The India Meteorological Department (IMD) predicts that the monsoon 2020 will be 102 percent of the long-term average, which suggests that it will be ‘above normal’. In the gloomy times when the farmers are concerned about the nationwide lockdown and its significant impacts on the supply chain, the monsoon predictions have brought a sigh of relief to them. 

The monsoon season in India plays a significant role in the agriculture industry. Many farmers rely on the rainfall for the irrigation of their crops, especially the Kharif growers. The rains are critical for crops like paddy, maize, pearl millet, pigeon pea, black gram, sugarcane, and soybean among others. As IMD predicts normal monsoon, the growers of these crops can expect a good crop yield. 

According to IMD, the monsoon 2020 starts from June and will end by September, and many states are going to receive more than 100 percent rainfall. The monsoon has arrived over Kerala and several weather stations have reported abundant rainfall as of now. 

As per Madhavan Rajeevan, India’s earth sciences secretary, the probability distribution is inclined towards normal and above normal this year, which is a good sign.
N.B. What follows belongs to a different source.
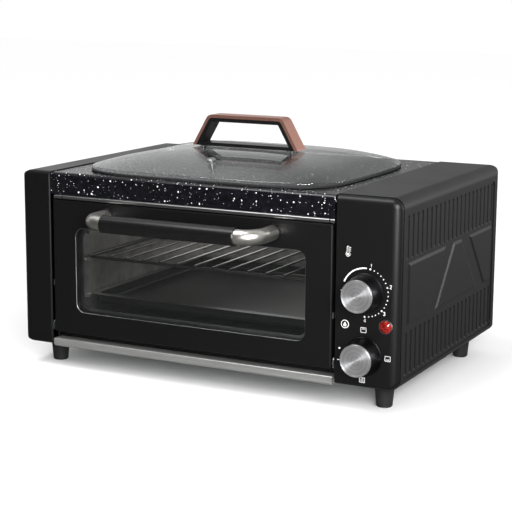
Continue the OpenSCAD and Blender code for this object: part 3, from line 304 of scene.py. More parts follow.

Moreover, the sea surface temperature conditions in the central Pacific Ocean can turn favorable for the monsoon in India, he added.

Region-wise Monsoon Predictions

IMD has also announced some region-wise predictions for the monsoon 2020. In northwest India, 107 percent of rainfall is expected while in the central India farmers can expect 103 percent rainfall. The southern peninsular region and eastern and northeastern region can expect 102 and 96 percent rainfall, respectively. 

Going by some experts, the monsoon forecast is encouraging but caution is required. That’s because there has been a disruption in the supply-chains due to the months of nationwide lockdown, which has hit many farmers who might need to borrow for the sowing of seeds for the coming season. 

“For almost every crop today, farm labor makes up the substantial cost of cultivation. The oversupply of available labor might marginally lower costs for farmers. What this means is that the plight of landless farm workers is likely to worsen, and the marginal improvement in the labor costs could well be offset by lack of markets and prices at the end of the season or something else during production,” says Kavitha Kuruganti with the Alliance for Sustainable and Holistic Agriculture.